▶ Required task
From the listing below, return each line that includes "object".

[CAD and scene scripts]
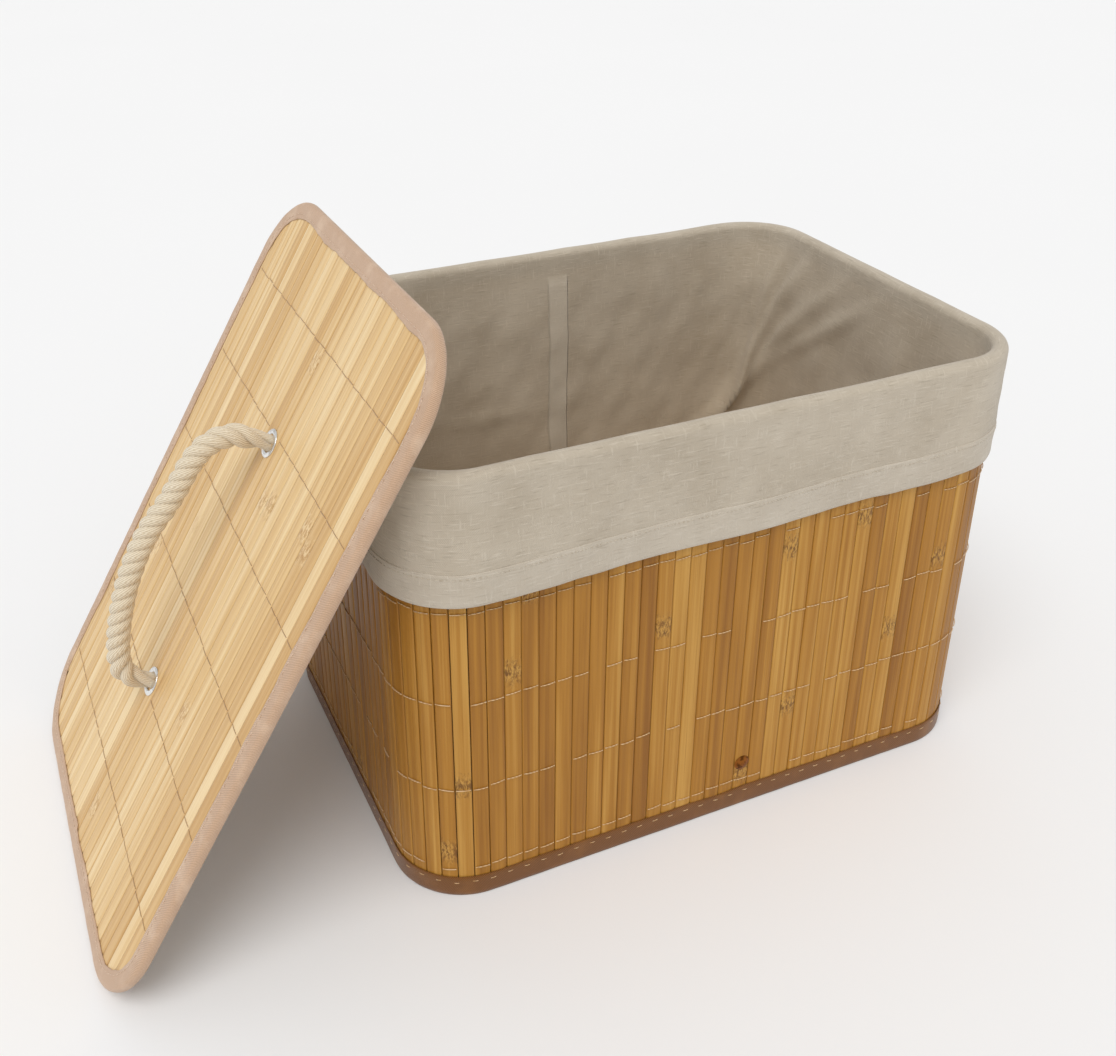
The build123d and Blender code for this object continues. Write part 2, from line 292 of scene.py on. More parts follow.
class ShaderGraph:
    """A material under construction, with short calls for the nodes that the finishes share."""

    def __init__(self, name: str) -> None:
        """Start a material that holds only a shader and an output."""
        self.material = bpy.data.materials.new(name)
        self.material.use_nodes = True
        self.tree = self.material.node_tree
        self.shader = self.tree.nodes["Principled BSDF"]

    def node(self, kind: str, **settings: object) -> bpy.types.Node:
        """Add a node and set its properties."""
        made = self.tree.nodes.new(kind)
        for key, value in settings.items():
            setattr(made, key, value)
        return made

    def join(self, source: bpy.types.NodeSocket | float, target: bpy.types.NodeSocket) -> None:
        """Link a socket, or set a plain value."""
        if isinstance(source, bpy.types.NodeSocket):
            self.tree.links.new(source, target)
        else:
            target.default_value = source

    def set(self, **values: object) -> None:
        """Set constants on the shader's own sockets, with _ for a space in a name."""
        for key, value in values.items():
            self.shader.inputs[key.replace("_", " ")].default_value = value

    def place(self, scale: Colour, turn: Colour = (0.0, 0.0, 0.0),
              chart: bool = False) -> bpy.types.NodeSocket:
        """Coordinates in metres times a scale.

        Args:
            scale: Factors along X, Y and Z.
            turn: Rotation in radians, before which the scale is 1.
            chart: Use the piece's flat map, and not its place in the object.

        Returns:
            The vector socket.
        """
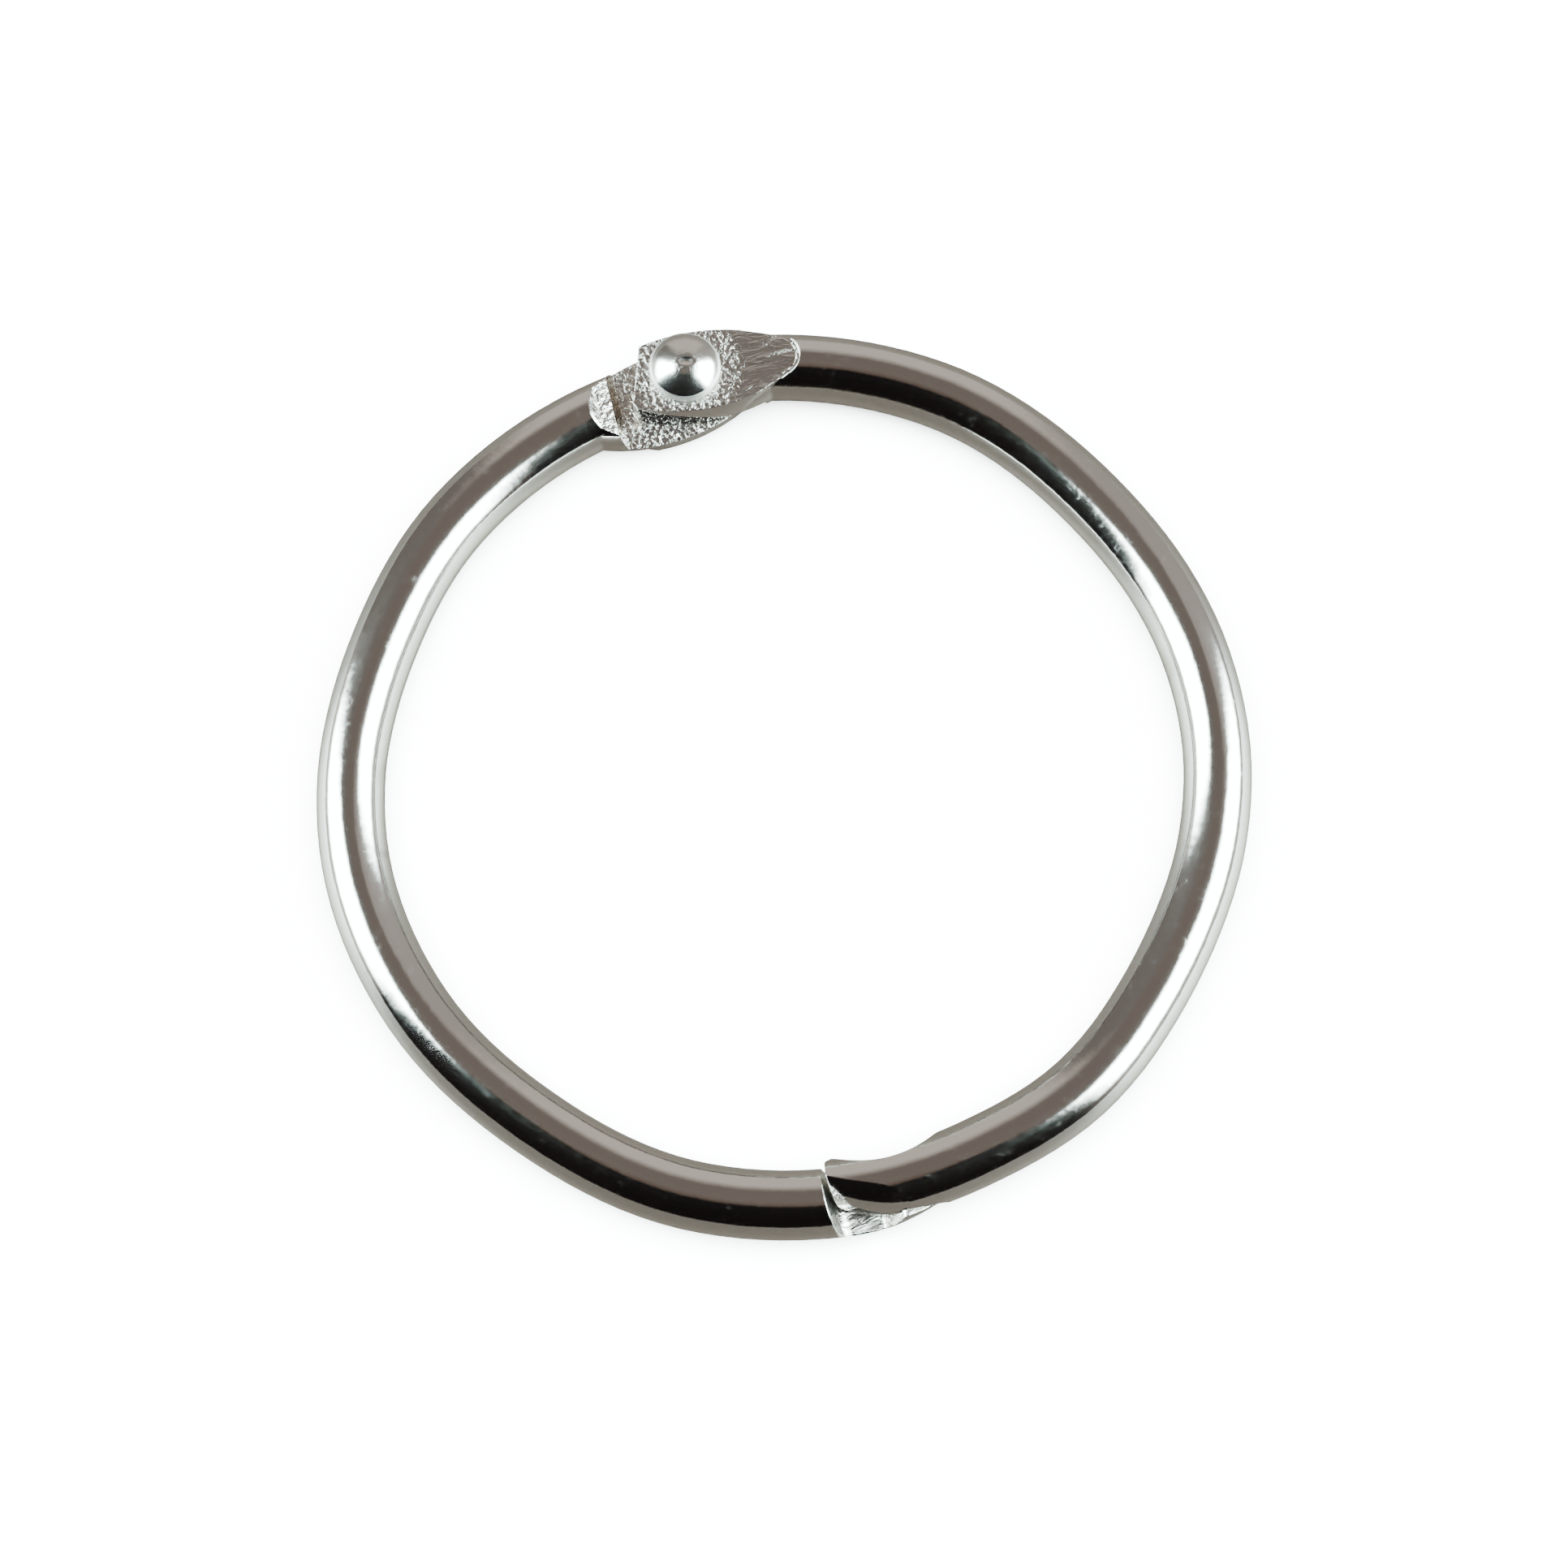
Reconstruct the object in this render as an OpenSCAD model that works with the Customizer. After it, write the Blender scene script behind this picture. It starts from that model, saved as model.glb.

▶ Solution for this exercise
The build123d and Blender code for this object continues. Write part 2, from line 292 of scene.py on. More parts follow.
    def node(self, kind: str, **settings: object) -> bpy.types.Node:
    def set(self, **values: object) -> None:
            chart: Use the piece's flat map, and not its place in the object.
Reconstruct the object in this render as an OpenSCAD model that works with the Customizer. After it, write the Blender scene script behind this picture. It starts from that model, saved as model.glb.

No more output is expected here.